Many of us think of lending money to a family member as something we would readily do in someone’s time of need. You may also think that there would be no need for a formal loan agreement or any legal advice if you’re just lending to a family member. However, as with any money loan, it’s really important to seek appropriate legal advice and have a formal loan agreement drawn up, signed by both parties, to protect both the lender and the borrower.
Do I need legal advice?
While it might seem like an informal arrangement, seeking legal advice can be a very good idea before loaning any amount of money to a family member. A solicitor will be able to check the circumstances of the proposed loan to ensure that everything is legal and above board for both parties. Legal advice will ensure that the loan is being carried out ‘by way of business’ – that is to say, making sure that both of the parties in question are acting legally and safely.
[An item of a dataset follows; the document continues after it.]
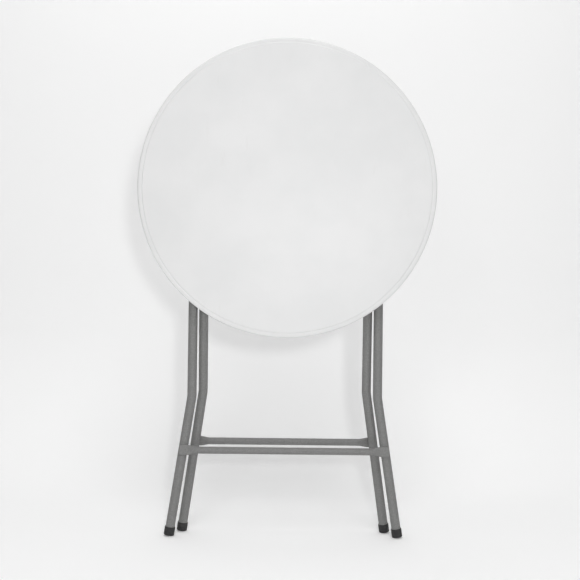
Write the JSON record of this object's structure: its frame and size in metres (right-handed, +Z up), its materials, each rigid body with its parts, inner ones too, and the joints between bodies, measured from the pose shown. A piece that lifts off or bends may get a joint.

A solicitor will also be able to assist you in drawing up a mutually agreed loan agreement. This is a legally binding document which provides both the lender and the borrower with all of the details of the loan so that each is aware of their position and responsibilities.
Organisations such as the Citizens Advice Bureau also offer further information on choosing an appropriate loan
Protection for both parties
A loan agreement should contain all of the contact details for both the lender and the borrower. It should also specify all of the details of the loan, such as how long a period the money is being loaned for, any interest that is payable on the loan, what would happen if the borrower missed a repayment, etc.
Having a robust agreement in place also provides the lender with a fallback should it prove difficult to get the money back on time or in full at the end of the specified loan term.